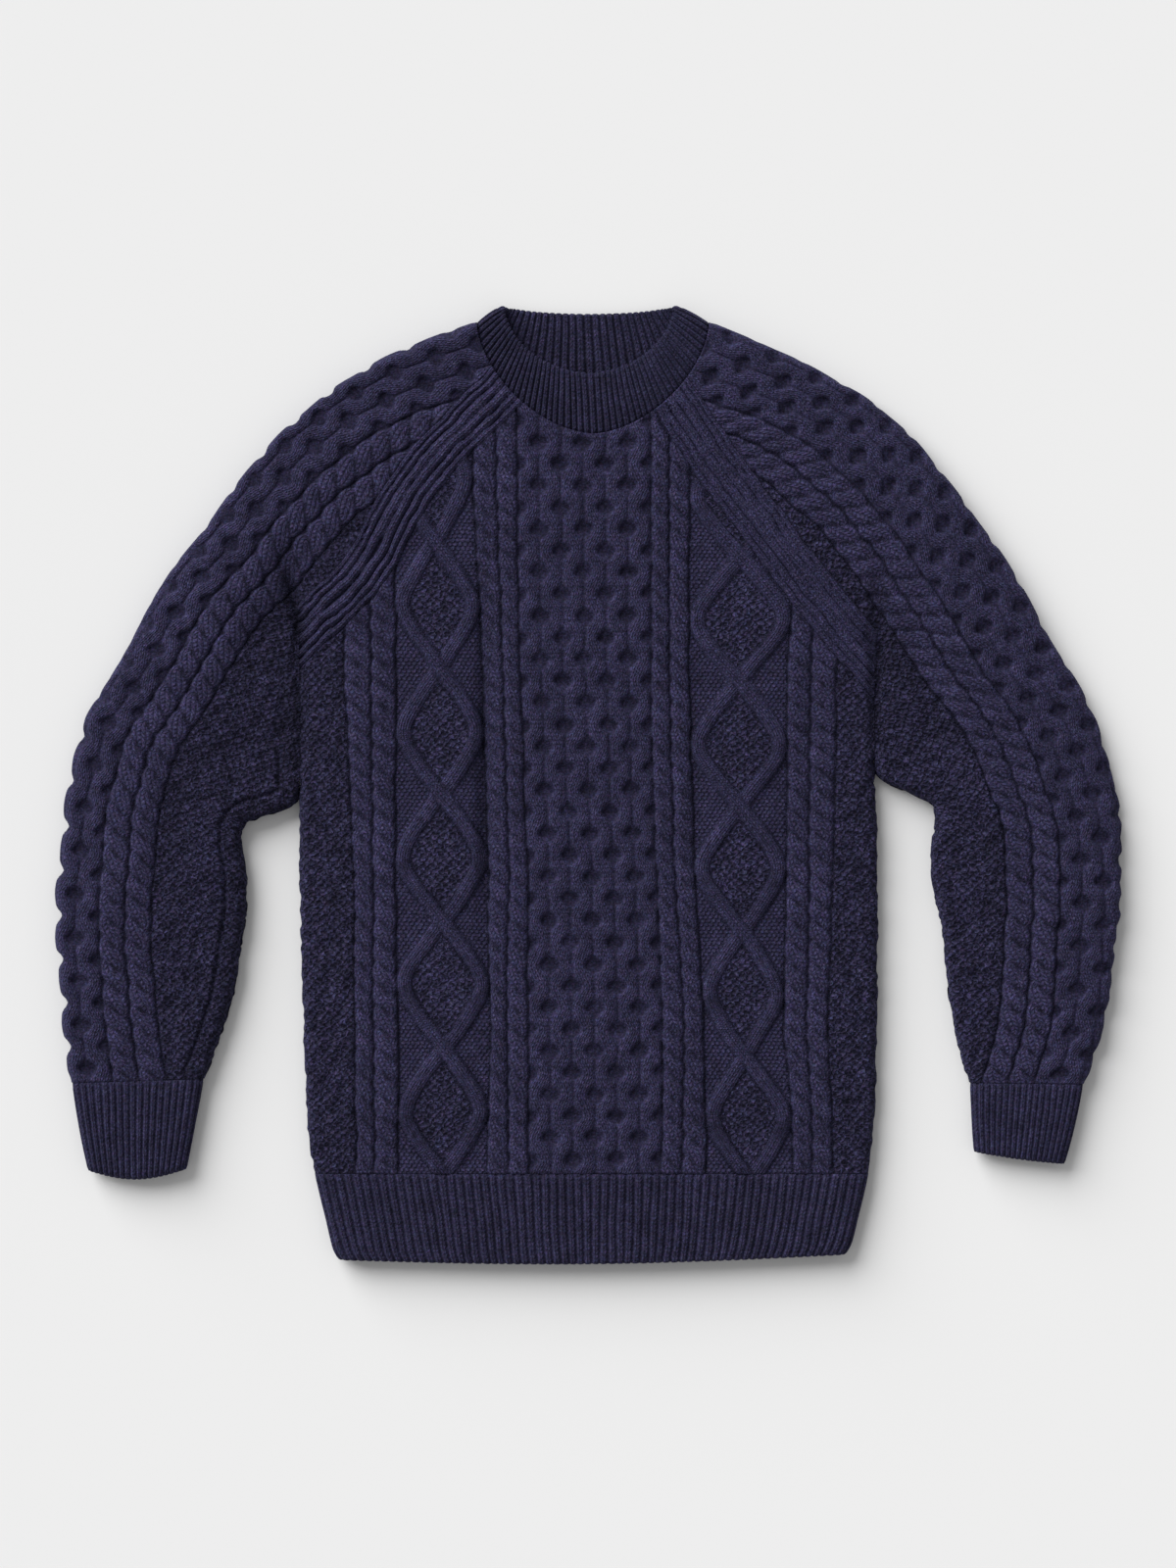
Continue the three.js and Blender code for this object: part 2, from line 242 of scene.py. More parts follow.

==

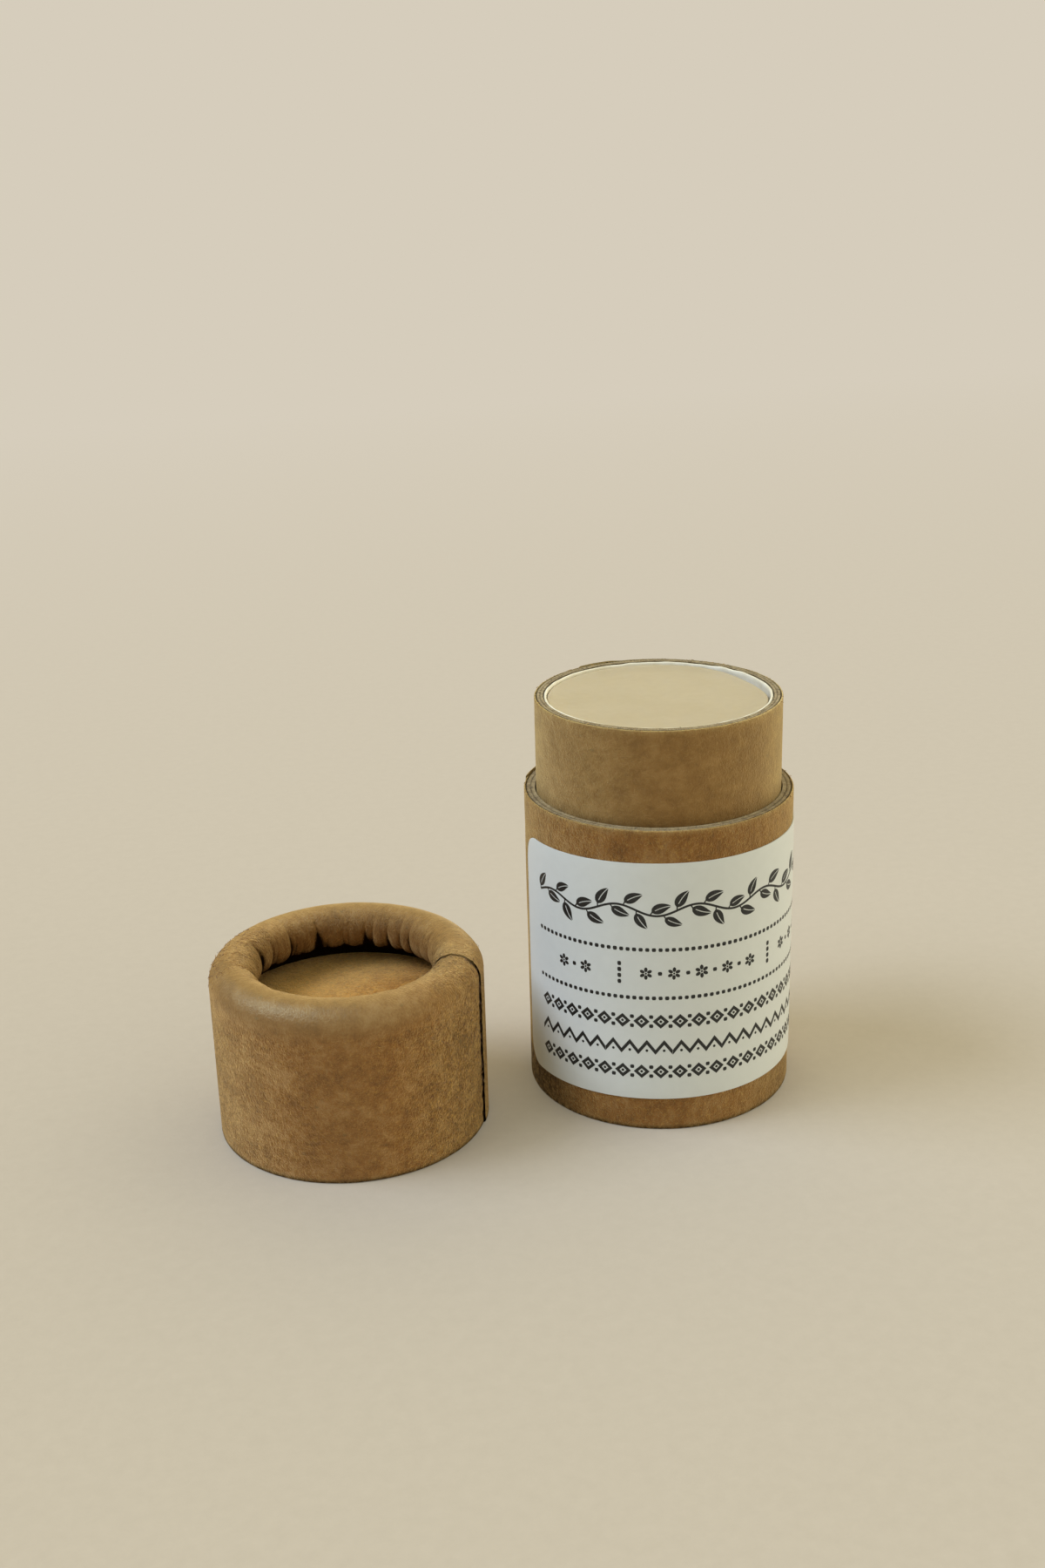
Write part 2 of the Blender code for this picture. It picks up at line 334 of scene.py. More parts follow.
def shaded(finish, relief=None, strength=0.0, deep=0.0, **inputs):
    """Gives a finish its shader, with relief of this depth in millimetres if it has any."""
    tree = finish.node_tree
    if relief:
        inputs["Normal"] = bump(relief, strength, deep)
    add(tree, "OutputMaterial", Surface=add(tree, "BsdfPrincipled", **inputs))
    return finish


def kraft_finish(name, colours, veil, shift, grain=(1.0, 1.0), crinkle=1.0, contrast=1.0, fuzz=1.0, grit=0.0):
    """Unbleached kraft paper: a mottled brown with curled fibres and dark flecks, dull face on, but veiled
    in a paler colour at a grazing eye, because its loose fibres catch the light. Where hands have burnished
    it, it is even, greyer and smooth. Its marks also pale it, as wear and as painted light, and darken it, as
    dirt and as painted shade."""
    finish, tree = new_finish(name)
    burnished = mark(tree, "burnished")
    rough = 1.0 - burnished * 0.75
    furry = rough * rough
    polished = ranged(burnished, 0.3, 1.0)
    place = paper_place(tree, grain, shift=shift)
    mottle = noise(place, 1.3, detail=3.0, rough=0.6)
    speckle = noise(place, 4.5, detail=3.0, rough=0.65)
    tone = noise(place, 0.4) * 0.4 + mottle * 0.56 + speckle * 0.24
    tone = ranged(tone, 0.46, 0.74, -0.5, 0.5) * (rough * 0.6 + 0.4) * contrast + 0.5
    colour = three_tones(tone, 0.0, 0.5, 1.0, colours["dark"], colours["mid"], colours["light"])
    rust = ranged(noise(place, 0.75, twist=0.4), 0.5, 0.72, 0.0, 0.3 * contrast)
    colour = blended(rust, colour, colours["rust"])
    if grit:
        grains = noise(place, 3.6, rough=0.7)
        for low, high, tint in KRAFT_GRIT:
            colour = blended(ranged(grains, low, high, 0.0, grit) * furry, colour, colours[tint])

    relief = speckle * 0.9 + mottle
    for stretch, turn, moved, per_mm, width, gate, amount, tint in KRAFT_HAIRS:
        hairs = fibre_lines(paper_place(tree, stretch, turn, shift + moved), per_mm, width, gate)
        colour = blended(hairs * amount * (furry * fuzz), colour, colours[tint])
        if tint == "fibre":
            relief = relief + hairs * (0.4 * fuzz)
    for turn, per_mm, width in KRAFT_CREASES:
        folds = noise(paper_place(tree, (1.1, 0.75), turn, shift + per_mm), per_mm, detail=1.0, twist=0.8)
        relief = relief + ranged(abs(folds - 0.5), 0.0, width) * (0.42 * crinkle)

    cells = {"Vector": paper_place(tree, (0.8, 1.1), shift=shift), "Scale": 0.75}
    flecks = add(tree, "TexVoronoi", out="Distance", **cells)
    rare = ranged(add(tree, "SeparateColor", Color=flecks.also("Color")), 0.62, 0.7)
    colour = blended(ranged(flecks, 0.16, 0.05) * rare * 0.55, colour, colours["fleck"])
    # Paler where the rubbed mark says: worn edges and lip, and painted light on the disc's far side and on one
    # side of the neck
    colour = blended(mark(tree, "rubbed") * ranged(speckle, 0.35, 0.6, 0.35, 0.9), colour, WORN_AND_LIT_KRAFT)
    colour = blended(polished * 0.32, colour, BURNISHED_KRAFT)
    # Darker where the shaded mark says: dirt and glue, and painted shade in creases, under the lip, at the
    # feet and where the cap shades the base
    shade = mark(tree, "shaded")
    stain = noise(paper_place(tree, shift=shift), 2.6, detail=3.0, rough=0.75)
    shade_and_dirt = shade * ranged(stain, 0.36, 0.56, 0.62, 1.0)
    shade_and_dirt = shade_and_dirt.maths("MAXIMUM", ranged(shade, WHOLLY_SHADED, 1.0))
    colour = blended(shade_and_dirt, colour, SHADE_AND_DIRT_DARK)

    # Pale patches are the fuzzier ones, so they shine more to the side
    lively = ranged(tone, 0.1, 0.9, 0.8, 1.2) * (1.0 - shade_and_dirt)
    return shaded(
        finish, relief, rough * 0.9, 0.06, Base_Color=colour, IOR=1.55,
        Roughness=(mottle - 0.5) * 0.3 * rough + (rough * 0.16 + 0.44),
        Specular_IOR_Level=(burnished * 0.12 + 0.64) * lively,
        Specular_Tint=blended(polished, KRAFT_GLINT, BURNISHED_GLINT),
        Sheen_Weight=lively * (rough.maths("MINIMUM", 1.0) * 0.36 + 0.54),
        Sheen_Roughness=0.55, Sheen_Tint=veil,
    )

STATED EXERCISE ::
Only lines that contain the word "follow" are wanted; copy each of them.

SOLUTION TO THIS TASK ::
Continue the three.js and Blender code for this object: part 2, from line 242 of scene.py. More parts follow.
Write part 2 of the Blender code for this picture. It picks up at line 334 of scene.py. More parts follow.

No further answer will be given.